That is a bummer. Can you indicate which services these are out of curiosity?

Mine does not. I do think that the DHCP switch is cleaner because it’s trivial to turn it off and switch back to the router DHCP which has the old DNS settings. You also said “Network without both DHCP and DNS servers is really fun to debug” but if you have the router fallback, it’s easy?

Yeah, don’t buy a cheap SD card! I recommend the Samsung Evo or Pro per these excellent benchmarks. A quality 32GB is only like $10, so why skimp?

Only truly massive websites serve ads from their own domain, or inline, though. We’ll see how this changes over time if DNS based blocking becomes more popular…

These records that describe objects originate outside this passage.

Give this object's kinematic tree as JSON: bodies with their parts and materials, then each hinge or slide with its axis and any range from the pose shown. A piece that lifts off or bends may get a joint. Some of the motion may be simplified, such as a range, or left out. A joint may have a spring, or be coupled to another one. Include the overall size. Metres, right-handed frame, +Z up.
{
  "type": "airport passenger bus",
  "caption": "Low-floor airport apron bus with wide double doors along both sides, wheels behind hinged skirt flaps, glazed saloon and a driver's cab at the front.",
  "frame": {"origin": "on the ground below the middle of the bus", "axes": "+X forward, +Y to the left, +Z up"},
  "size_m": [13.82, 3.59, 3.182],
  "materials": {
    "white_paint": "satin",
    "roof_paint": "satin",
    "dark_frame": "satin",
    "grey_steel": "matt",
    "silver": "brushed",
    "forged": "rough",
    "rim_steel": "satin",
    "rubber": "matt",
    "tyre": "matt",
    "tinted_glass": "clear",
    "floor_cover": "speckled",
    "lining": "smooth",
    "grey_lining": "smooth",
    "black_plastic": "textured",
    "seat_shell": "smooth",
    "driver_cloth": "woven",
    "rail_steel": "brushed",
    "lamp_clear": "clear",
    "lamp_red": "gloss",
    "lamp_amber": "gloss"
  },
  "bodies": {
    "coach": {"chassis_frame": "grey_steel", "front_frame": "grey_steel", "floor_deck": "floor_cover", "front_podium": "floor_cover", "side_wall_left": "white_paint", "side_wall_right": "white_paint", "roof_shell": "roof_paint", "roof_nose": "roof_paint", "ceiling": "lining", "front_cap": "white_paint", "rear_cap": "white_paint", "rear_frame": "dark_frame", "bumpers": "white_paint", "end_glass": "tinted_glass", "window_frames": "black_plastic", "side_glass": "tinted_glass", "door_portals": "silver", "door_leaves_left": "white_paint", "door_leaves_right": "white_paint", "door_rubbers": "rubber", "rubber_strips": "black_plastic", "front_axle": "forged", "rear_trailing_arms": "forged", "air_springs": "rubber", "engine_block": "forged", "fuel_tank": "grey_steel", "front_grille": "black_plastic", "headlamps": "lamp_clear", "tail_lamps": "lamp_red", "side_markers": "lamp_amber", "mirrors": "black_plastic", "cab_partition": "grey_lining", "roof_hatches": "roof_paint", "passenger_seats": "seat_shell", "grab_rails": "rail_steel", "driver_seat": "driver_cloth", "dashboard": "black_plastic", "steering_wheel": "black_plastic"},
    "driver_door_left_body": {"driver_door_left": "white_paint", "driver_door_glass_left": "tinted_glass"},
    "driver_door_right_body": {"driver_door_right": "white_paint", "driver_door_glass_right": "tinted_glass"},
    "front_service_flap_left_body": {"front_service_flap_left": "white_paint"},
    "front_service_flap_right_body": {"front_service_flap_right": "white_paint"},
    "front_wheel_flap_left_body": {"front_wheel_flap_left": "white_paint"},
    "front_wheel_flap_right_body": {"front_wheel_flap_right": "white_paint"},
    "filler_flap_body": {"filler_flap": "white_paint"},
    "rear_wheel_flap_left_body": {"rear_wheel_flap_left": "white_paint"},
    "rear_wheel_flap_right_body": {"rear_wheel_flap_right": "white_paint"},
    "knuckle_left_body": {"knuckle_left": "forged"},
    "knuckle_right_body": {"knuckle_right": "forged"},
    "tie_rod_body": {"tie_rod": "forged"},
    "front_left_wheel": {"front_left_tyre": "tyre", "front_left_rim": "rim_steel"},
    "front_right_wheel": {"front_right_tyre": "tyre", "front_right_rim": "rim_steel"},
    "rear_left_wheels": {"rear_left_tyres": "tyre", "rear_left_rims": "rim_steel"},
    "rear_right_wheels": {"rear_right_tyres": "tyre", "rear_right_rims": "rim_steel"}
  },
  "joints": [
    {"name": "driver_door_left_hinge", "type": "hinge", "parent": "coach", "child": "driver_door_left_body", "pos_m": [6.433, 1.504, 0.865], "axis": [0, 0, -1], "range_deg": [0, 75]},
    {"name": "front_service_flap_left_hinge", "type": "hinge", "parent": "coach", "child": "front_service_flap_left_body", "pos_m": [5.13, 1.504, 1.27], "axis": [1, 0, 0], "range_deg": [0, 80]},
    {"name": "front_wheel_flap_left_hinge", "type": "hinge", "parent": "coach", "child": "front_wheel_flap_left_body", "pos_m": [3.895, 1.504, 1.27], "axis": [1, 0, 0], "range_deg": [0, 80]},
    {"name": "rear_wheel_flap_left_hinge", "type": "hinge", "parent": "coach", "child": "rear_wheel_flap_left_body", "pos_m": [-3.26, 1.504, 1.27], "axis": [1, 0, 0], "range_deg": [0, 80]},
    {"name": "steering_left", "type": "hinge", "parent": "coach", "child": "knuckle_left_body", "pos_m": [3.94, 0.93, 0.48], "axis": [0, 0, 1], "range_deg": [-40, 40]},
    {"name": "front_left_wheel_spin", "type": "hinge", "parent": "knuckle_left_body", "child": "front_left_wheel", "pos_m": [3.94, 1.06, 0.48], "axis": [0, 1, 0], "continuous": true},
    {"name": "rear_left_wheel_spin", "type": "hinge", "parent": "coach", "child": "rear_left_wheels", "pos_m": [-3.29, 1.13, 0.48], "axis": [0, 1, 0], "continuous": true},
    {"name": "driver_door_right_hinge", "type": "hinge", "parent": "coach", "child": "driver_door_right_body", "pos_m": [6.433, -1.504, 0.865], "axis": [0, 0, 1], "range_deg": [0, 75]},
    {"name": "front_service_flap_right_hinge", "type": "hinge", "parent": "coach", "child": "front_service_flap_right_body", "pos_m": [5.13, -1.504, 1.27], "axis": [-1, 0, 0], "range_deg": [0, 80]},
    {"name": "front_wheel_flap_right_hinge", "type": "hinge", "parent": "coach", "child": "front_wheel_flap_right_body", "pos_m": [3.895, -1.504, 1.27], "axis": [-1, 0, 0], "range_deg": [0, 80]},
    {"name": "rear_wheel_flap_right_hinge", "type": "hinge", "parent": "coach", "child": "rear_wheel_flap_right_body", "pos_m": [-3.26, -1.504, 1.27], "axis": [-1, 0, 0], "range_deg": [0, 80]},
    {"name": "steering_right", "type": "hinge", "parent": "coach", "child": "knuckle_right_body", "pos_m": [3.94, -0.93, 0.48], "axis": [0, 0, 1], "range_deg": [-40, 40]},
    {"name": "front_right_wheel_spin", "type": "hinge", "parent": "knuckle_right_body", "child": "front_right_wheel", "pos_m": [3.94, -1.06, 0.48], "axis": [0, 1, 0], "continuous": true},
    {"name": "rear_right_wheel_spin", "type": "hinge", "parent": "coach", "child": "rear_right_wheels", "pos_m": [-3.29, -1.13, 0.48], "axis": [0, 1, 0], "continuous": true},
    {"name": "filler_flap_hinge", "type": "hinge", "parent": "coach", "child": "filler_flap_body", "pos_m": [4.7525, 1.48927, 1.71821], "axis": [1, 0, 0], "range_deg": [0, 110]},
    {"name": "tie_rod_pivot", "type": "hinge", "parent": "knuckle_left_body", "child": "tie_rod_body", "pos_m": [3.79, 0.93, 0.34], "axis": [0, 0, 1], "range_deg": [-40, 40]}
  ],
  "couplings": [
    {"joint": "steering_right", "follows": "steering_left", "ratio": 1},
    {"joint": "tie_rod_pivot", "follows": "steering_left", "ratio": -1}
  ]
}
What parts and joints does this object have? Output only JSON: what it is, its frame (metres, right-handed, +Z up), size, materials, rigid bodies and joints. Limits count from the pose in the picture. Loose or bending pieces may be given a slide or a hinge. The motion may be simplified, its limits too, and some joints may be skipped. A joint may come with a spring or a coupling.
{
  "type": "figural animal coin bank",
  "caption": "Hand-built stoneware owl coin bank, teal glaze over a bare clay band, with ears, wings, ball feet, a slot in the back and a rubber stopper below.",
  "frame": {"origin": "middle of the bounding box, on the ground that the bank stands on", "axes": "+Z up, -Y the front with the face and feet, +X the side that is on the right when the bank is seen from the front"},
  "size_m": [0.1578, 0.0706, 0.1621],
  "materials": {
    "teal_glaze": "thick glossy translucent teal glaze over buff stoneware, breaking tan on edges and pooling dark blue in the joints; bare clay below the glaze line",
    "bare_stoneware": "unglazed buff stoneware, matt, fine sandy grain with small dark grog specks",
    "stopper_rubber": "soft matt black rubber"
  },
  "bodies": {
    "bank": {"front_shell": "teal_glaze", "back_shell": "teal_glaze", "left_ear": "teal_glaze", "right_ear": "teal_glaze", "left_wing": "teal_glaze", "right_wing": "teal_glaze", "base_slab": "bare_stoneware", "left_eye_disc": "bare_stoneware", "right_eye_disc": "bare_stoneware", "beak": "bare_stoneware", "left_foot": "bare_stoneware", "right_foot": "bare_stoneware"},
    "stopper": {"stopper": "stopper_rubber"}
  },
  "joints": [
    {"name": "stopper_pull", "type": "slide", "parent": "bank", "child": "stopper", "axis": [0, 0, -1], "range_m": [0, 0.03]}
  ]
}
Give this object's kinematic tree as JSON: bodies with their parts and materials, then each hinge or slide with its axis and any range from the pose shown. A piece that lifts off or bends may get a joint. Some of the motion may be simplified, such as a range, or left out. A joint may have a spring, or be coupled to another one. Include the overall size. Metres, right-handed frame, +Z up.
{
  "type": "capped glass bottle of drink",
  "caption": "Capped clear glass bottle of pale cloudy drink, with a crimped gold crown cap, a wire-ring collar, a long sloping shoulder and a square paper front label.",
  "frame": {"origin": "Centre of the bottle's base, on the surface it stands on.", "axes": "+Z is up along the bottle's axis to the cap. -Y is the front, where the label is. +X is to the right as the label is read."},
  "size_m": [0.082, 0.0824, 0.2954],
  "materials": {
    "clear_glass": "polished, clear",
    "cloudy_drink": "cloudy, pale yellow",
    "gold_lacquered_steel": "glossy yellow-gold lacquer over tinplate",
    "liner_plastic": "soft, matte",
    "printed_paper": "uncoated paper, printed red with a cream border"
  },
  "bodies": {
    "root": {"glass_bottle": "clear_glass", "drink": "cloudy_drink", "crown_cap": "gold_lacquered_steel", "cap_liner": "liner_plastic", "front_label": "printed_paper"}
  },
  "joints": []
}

Why would this matter? the DNS requests are the thing being dealt with not the HTTP/HTTPS content.

You still need client side blocking for mobile devices that are actually used … y’know while mobile … and that’s a LOT of devices. I don’t think client side is going away any time soon on smartphones.

I don’t find this level of sophistication to be necessary, the vast majority of ads are served from distinct DNS domain names. Also, the performance impact of these client side rules is kinda serious, on the order of 25-33%. Try running Speedometer 2.0 with client side ad blocking on and off. You’ll see what I mean.

Also having to configure each device as its own special snowflake with its own special client adblocker is kind of a pain. Very clean to do it at the DNS level for all devices globally.

That said as per above, client ad blockers will still be needed for mobile devices without a doubt. They aren’t going away or anything.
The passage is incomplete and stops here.